LIFE: 21-27th May 2018
A Taste of the Grand Life!
Highlight of the week was a visit with the Earlston Women's Group to the 18th century Mellerstain House, approached down a long narrow straight road, through the gates into the parkland and the house. Set amidst 100 acres, it is a grand Georgian mansion, that remains almost as it was when Robert Adam designed it over 240 years ago.
We had an excellent tour from a very knowledgeable guide who also added plenty of quirky facts; a walk in the beautiful landscaped ground and finished with a delicious afternoon tea.
It took me back to my tourist board days when I visited there on a Fam. Trip (Familiarisation Visit). I always felt I could move into Mellerstain - of course as a society lady, not as a scullery maid! I would relax in the library with its magnificent Adam ceilings and friezes, and wake up in the spacious master bedroom in my four poster bed, looking out over the landscaped garden terraces and down to the loch.
There were some major drawback to life there
though, there were no sanitary facilities until well into the 19th
century - and think of the staff having to carry water, chamber pots and coal up and down all those stairs - on one short visit, they took its toll on my arthritic knee! Life wasn't quite as gracious as we like to think.
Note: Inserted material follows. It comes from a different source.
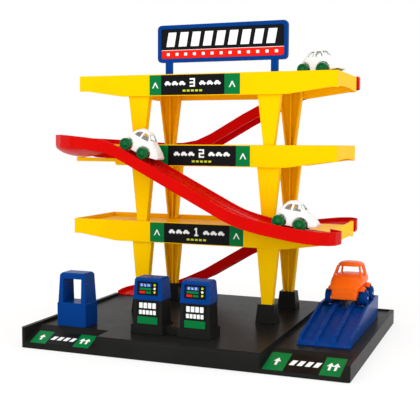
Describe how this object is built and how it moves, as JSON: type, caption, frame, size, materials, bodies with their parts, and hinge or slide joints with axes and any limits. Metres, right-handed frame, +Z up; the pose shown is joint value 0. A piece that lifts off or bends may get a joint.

It must have been quite an isolated life, living on the estate. Although it was part of Earlston parish, it is long, long walk to the village, unless you were lucky enough to get a lift there and back on a horse and cart. The 1861 census listed 130 people living in estate cottages, with occupations ranging from agricultural servants, ploughmen, poultry keeper, blacksmith and gamekeepers, to joiners, millers,laundry maids, farm steward and schoolmaster. In the 54 rooms of the big house lived George Baillie Hamilton and his wife ( Earl and Countess of Haddington) with with four servants.
More World War Two Reminiscences
More looking back on history, when I met with elderly resident R. to gather her childhood memories of the war for the next Auld Earlston Exhibition. Her father, was in a reserved occupation working for the local timber firm, but also volunteering in the Home Guard. R, recalled him taking her into the garden at night to see the searchlights south of Edinburgh and his distress at what he witnessed at the site of the German bomber that crashed near Earlston in 1943, killing all the crew. She had happy memories of the Polish soldiers training in the village before D.Day - they held a Christmas party for the school children where they were given a Polish badge and a hand made toy.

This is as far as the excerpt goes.